◆ Brief
Records follow. Select each line holding "this".

◆ Information given
────────────────────

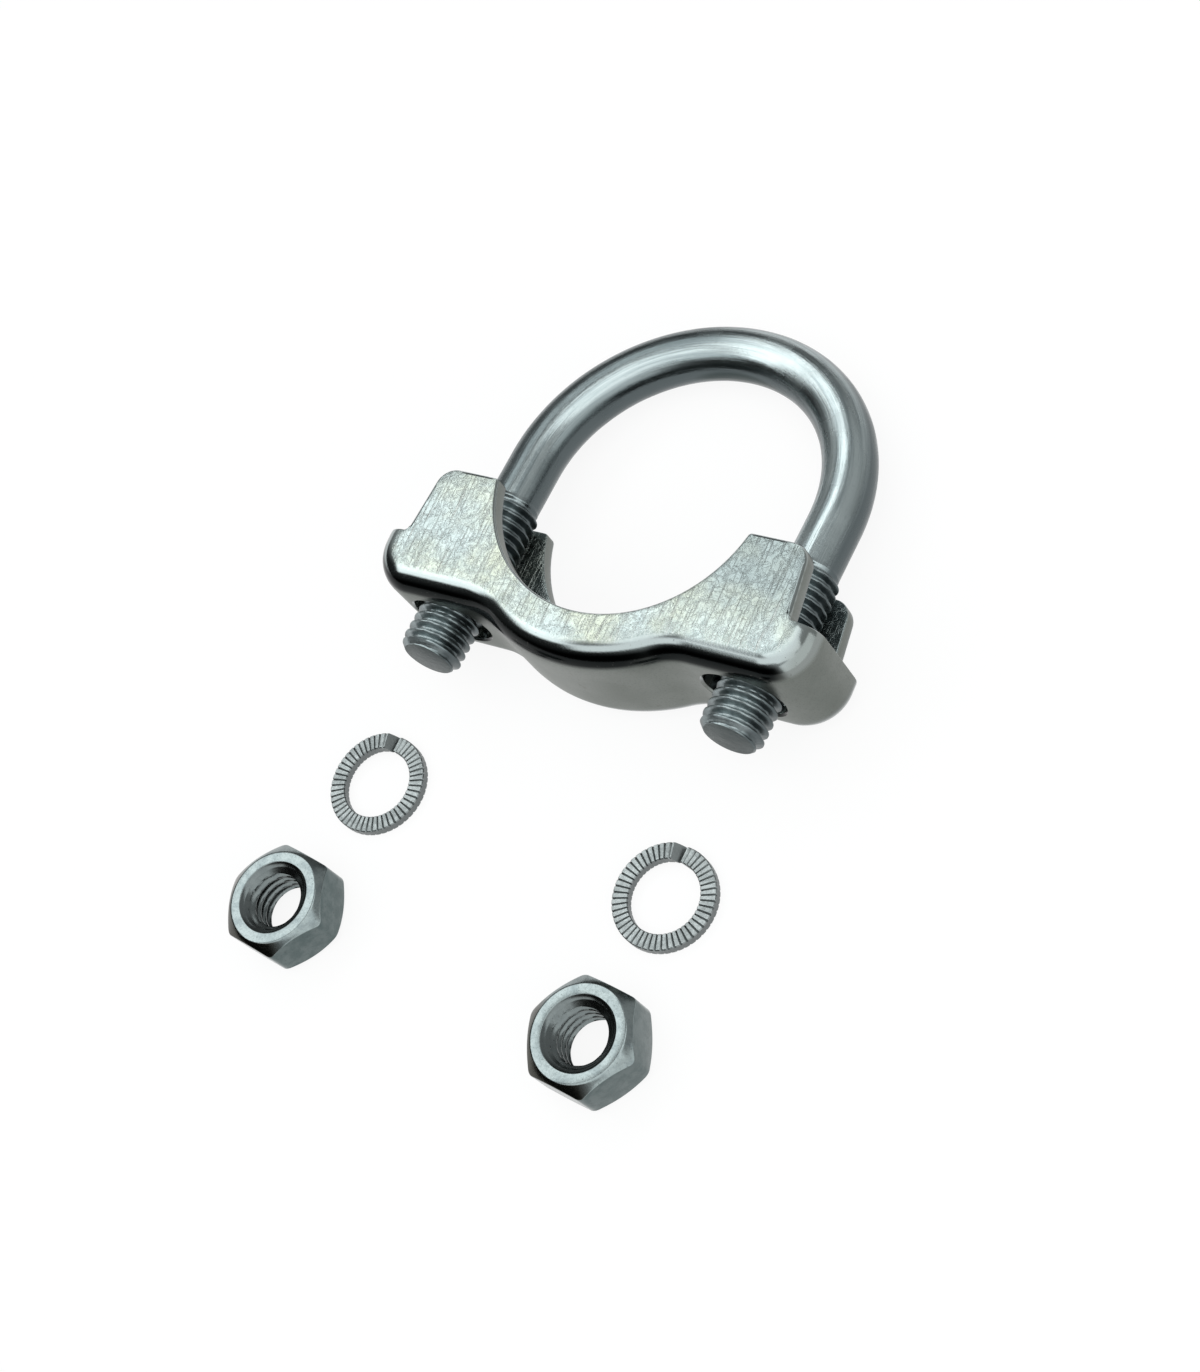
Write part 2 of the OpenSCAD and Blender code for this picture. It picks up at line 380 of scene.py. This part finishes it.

────────────────────

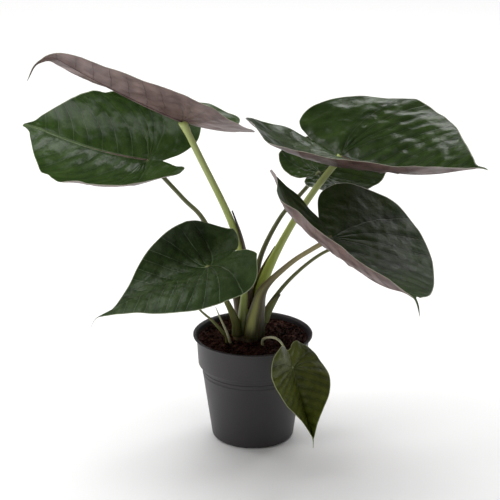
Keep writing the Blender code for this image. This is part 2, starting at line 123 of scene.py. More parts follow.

────────────────────

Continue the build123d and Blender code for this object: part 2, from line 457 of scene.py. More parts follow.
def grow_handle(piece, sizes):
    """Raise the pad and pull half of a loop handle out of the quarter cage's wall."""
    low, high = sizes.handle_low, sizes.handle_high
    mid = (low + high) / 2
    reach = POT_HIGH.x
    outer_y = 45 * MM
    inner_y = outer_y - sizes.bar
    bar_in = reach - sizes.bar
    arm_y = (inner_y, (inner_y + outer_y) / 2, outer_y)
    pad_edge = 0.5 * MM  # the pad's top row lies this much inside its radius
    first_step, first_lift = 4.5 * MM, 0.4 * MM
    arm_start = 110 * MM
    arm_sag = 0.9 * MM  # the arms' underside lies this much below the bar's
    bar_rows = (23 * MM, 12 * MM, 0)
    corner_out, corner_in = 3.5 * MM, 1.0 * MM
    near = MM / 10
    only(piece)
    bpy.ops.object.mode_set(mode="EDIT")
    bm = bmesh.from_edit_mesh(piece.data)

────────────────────

◆ Task output
Write part 2 of the OpenSCAD and Blender code for this picture. It picks up at line 380 of scene.py. This part finishes it.
Keep writing the Blender code for this image. This is part 2, starting at line 123 of scene.py. More parts follow.
Continue the build123d and Blender code for this object: part 2, from line 457 of scene.py. More parts follow.
    pad_edge = 0.5 * MM  # the pad's top row lies this much inside its radius
    arm_sag = 0.9 * MM  # the arms' underside lies this much below the bar's